— START Information given —
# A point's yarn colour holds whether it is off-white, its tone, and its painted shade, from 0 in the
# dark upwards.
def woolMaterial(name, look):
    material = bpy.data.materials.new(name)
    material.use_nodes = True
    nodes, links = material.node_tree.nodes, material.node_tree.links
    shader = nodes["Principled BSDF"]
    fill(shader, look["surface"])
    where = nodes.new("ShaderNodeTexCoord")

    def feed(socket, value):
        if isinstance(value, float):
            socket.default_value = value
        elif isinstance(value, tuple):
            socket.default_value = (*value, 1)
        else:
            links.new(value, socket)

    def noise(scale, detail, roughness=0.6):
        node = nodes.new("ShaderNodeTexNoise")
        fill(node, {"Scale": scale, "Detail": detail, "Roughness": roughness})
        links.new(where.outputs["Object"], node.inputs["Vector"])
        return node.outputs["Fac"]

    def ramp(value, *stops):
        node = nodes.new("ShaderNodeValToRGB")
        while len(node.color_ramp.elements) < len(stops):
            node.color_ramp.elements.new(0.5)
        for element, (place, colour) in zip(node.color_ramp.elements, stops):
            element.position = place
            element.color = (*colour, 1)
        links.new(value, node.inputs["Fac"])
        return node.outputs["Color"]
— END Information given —
— START Information given —
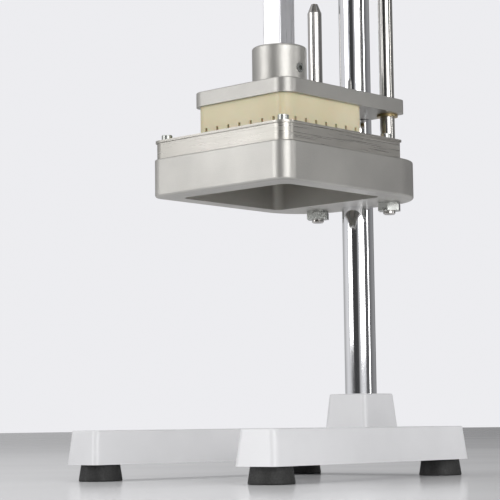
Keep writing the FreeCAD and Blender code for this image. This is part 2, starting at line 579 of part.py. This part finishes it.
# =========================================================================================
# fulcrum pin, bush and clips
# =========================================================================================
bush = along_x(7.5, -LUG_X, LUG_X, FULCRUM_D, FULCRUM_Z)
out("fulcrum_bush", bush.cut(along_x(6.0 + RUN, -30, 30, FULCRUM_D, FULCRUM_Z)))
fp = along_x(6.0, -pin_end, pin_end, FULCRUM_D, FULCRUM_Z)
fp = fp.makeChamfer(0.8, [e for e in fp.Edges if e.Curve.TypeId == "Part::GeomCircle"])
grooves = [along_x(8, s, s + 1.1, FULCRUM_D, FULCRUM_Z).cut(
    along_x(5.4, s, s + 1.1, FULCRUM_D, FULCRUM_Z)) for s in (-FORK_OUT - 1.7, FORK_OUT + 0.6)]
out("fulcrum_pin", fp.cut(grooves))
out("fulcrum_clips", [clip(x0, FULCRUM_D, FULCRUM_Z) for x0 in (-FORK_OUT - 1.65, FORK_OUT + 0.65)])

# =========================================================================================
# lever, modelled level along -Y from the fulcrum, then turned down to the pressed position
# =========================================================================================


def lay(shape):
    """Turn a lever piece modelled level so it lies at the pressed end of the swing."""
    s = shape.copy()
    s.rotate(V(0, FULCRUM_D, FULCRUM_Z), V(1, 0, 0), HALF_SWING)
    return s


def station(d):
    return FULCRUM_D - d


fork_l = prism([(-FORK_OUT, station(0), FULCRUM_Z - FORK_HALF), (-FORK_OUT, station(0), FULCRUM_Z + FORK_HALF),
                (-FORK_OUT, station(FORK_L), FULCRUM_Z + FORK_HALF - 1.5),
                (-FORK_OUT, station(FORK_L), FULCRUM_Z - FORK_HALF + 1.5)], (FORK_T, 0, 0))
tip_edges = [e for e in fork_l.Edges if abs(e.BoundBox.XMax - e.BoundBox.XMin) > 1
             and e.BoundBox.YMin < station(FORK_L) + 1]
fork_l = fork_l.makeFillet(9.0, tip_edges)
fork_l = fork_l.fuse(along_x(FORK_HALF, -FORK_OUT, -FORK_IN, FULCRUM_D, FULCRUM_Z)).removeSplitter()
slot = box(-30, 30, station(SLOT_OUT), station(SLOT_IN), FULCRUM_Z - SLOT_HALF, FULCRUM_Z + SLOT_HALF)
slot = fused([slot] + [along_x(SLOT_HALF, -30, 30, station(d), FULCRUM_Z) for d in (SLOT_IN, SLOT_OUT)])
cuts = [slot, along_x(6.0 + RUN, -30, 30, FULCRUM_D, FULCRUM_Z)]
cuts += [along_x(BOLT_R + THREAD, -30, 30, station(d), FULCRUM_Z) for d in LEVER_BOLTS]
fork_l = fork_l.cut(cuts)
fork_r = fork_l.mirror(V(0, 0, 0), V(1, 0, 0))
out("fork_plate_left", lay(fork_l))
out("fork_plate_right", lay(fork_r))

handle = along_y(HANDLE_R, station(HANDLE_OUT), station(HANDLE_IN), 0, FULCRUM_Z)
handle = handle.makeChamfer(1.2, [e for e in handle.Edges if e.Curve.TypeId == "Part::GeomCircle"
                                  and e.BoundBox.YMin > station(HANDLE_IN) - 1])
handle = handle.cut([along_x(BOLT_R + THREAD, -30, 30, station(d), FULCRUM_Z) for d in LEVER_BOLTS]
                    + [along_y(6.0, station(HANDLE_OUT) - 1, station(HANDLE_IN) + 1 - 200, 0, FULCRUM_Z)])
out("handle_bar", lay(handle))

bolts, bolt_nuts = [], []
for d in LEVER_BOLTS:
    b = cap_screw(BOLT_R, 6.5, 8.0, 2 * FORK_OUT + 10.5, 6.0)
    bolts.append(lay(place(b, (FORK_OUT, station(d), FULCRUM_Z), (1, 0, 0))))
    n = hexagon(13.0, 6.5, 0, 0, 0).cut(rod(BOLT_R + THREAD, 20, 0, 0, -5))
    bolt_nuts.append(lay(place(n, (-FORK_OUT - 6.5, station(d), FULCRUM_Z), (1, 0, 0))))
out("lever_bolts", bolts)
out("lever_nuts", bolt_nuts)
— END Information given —
— START Information given —
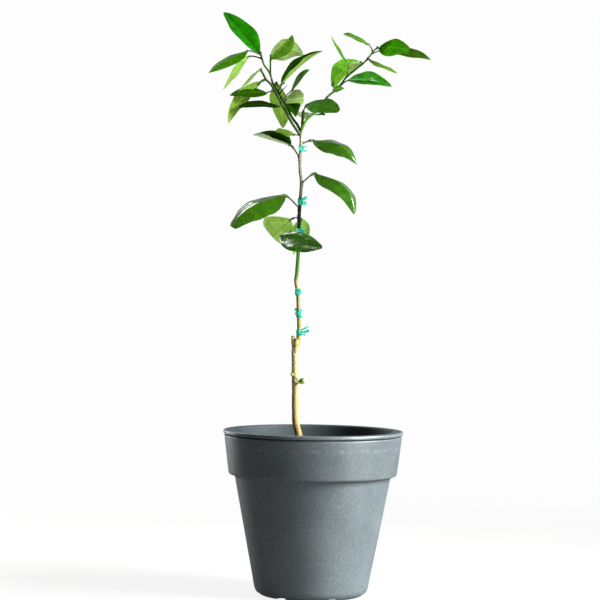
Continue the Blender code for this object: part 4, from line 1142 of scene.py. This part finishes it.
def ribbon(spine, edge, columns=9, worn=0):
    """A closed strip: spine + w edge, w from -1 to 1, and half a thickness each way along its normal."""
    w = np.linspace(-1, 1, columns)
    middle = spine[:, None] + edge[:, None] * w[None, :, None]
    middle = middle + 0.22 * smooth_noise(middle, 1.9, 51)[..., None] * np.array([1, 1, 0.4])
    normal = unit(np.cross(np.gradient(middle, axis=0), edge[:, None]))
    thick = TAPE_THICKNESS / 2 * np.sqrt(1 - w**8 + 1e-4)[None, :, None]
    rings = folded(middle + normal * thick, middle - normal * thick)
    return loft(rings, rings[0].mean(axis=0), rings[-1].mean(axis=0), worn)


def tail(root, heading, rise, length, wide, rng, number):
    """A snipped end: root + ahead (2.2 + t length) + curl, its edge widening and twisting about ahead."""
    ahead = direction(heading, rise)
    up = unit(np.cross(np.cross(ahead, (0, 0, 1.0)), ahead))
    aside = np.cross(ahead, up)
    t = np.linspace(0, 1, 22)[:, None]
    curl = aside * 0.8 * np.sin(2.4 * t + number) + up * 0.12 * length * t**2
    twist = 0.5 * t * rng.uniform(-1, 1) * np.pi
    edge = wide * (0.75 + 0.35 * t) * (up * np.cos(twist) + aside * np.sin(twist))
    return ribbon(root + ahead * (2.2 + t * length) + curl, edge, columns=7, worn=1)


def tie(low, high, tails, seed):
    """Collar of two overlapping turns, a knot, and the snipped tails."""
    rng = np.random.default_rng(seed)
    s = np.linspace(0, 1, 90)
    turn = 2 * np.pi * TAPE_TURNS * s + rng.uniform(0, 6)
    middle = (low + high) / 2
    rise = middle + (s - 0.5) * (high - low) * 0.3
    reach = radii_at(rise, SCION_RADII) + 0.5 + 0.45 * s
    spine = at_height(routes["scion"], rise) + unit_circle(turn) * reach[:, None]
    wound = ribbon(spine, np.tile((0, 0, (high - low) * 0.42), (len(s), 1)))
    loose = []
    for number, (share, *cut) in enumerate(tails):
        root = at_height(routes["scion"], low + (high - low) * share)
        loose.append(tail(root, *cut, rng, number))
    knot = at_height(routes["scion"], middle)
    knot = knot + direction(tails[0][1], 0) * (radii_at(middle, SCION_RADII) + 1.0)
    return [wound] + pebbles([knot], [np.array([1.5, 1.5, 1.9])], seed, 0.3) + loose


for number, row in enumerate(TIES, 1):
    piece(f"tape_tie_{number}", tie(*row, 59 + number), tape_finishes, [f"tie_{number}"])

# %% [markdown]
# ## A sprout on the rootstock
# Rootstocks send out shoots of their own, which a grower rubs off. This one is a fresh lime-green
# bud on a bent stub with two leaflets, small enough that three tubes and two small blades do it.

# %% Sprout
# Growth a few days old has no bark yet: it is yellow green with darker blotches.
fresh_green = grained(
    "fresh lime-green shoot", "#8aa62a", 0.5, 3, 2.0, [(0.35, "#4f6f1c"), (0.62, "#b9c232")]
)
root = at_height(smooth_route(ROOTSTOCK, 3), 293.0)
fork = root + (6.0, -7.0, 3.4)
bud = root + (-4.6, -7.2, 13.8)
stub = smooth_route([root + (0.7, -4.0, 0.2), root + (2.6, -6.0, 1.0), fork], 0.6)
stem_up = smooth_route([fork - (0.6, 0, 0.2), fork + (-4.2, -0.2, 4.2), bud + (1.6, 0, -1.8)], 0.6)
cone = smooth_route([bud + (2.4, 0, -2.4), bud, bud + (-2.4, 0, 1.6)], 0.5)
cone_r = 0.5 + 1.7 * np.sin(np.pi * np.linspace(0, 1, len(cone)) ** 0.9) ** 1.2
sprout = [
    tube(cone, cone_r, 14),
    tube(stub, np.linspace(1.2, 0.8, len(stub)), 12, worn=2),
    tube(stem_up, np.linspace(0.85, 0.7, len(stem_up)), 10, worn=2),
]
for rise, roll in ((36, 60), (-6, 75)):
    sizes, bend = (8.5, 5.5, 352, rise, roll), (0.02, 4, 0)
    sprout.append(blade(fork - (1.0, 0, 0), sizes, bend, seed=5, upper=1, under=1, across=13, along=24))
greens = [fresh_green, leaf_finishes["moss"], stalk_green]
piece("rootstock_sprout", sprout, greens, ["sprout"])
— END Information given —
#### [Task description]
Extract exactly and only these lines: the line containing "Continue the Blender", the line containing "rings[0].mean(axis=0), rings[-1].mean(axis=0), worn)", and every line between them.

#### [Correct answer]
Continue the Blender code for this object: part 4, from line 1142 of scene.py. This part finishes it.
def ribbon(spine, edge, columns=9, worn=0):
    """A closed strip: spine + w edge, w from -1 to 1, and half a thickness each way along its normal."""
    w = np.linspace(-1, 1, columns)
    middle = spine[:, None] + edge[:, None] * w[None, :, None]
    middle = middle + 0.22 * smooth_noise(middle, 1.9, 51)[..., None] * np.array([1, 1, 0.4])
    normal = unit(np.cross(np.gradient(middle, axis=0), edge[:, None]))
    thick = TAPE_THICKNESS / 2 * np.sqrt(1 - w**8 + 1e-4)[None, :, None]
    rings = folded(middle + normal * thick, middle - normal * thick)
    return loft(rings, rings[0].mean(axis=0), rings[-1].mean(axis=0), worn)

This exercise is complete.